Vistra (NYSE:VST) is a utility that will benefit from the increased demands placed on data centers by AI because the technology is an all-consuming energy hog. 

The International Energy Agency (IEA) estimates that as a result of AI’s growth, data centers total electricity consumption will hit over 1,000 terawatt-hours (TWh) in 2026, or “roughly equivalent to the electricity consumption of Japan.” Boston Consulting Group forecasts AI-powered data centers will consume 7.5% of all electric output by 2030, or three times as much as they did in 2022.

Vistra is one of the largest electric utilities in Texas but it recently expanded into 20 new states following its acquisition of Energy Harbor, a traditional electric utility and a nuclear power operator. Vistra is now the second-largest nuclear power generation provider in the country as a result of the deal.

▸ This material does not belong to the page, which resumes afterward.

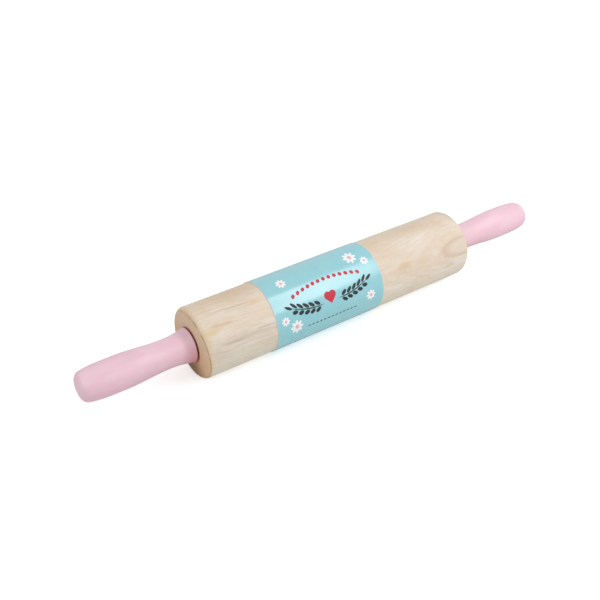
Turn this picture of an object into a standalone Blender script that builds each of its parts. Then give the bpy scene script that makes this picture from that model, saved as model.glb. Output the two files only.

It has split its operations into two separate units, traditional and vision. The latter houses its nuclear assets as well as its renewable energy base. By separating the two, Vistra could spinoff or sell either division in the future. Yet the nuclear option gives Vistra some leverage in dealing with data centers because of the lower pricing it offers, not to mention the carbon-free aspects of it. 

Vistra stock has been an industry leader this year, doubling in value in 2024 and rising 143% over the past 12 months. With strong tailwinds behind it, it is understandable why Wall Street is behind Vistra and its future growth potential. With a consensus price target of $87.83, analysts believe the utility could add an additional 15% to its stock price.